I thought I was going to really like this until maybe around two-thirds? of the way in, but unfortunately after that point I started getting mad at it. Katie frankly treats Brendan like garbage, and because of the abrupt arbitrariness of the ending, and the fact that she never really apologises for it (although iirc HE spends a lot of time apologising and trying to prove himself to HER), in no way did I feel I could trust her to stop treating him like that. The fact that he seemed happy to take whatever she dished out didn’t save it for me because I’ve seen that dynamic in real life and it is not pretty. As much as I sympathised with Katie (it was hard not to), it really bothered me that the book didn’t seem to think she owed Brendan anything more than the opportunity to earn the privilege of her trust.

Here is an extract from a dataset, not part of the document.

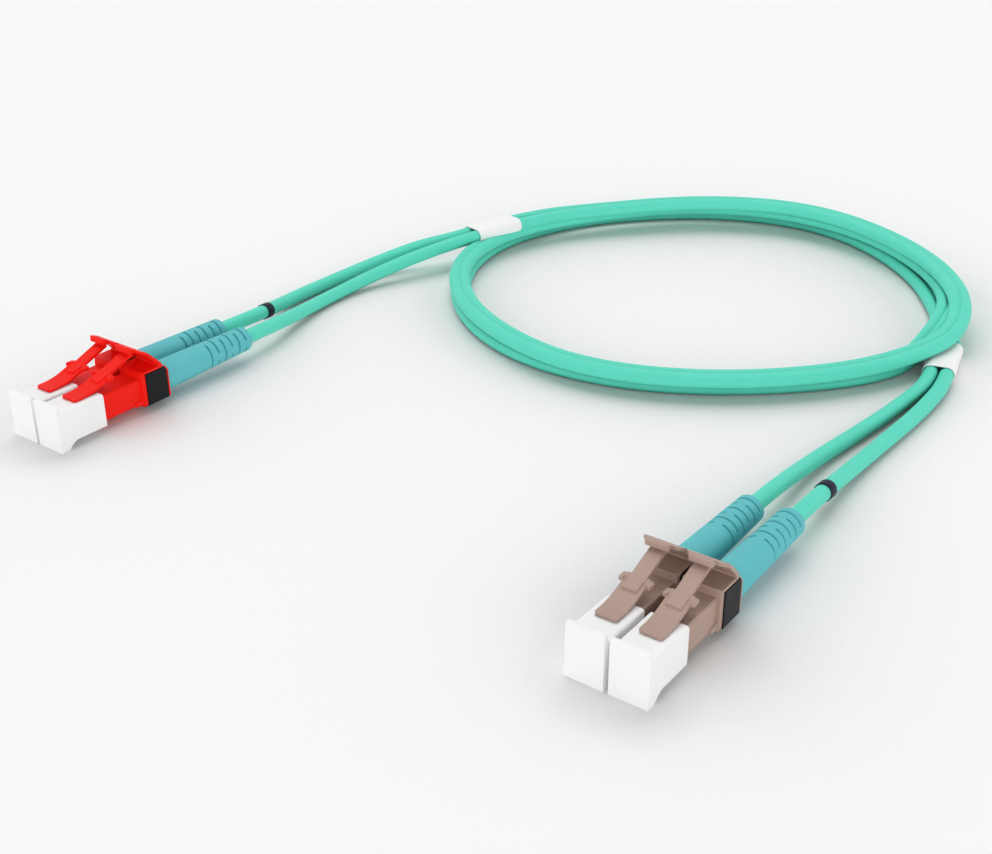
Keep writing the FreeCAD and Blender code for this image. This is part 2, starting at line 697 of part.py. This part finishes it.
def far_sleeve_mouth():
    """The far sleeve lies on the lower layers and ends where its two legs end."""
    a = math.radians(far_sleeve_heading)
    mouth = far_sleeve_end - Vector(math.cos(a), math.sin(a), 0) * sleeve_length
    return Vector(mouth.x, mouth.y, coil_layers_low * coil_layer + sleeve_half_height + fit)


# ---- assembly -----------------------------------------------------------------------------
def build():
    half_plug = {
        "housing": housing(), "latch": latch(), "trigger": trigger(), "dust_cap": dust_cap(),
        "ferrule": ferrule(), "ferrule_flange": ferrule_flange(), "spring": spring(),
        "rear_body": rear_body(), "crimp_sleeve": crimp_sleeve(), "boot": boot(),
        "buffer": buffer()}
    clip = duplex_clip()
    nodes = {}
    for end, x, y in (("near", 0.0, 0.0), ("far", far_plug_x, far_plug_y)):
        for side, shift in (("left", -pitch / 2), ("right", pitch / 2)):
            for piece, shape in half_plug.items():
                nodes[f"{end}_{side}_{piece}"] = shape.translated(
                    Vector(x + shift, y, axis_height))
            nodes[f"{end}_{side}_leg"] = leg(f"{end}_{side}")
        nodes[f"{end}_clip"] = clip.translated(Vector(x, y, axis_height))
    nodes["near_sleeve"] = swing(leg_sleeve(), near_sleeve_mouth, near_sleeve_heading)
    nodes["far_sleeve"] = swing(leg_sleeve(), far_sleeve_mouth(), far_sleeve_heading)
    nodes["near_marker"] = marker("near_right")
    nodes["far_marker"] = marker("far_left")
    nodes["cord_coil"] = cord_coil()
    origin = Vector(0, boot_end / 2, 0)
    return {name: shape.translated(-origin) for name, shape in nodes.items()}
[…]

Shouldn’t she also need to earn his? She doesn’t, and I couldn’t really get past that. Pain is not a free pass to treat people like punching bags.
Star’s review is kind of making me cautious about this one. Which is a shame, I’m a Cutting Edge fangirl and this would normally be up my alley but this reads like a big no.
Star, I definitely agree that he had to do more work to earn her trust than vice-versa, but I read that as being because she is struggling substantially more with her mental health (for a bunch of reasons) than he is. I don’t think it necessarily presents a doomed relationship for one partner to do more “work” to reassure the other person during some phases. On the other hand, I guess I actually was convinced in the latter part of the book that Katie has sought some help for her issues so I didn’t feel lingering suspicion about her character. I also felt that even though he had more emotional stability, Brendan also did plenty of hurtful or harmful things to Katie throughout the book so I didn’t read it as a one-way punching bag situation.
So, Lisa, I guess whether this would work for you probably depends on how much patience you have with a romance where one person is substantially more emotionally well-adjusted than the other person for most of it (but also the people have mutually pretty poor boundaries and communication) and seeing that play out more or less as expected.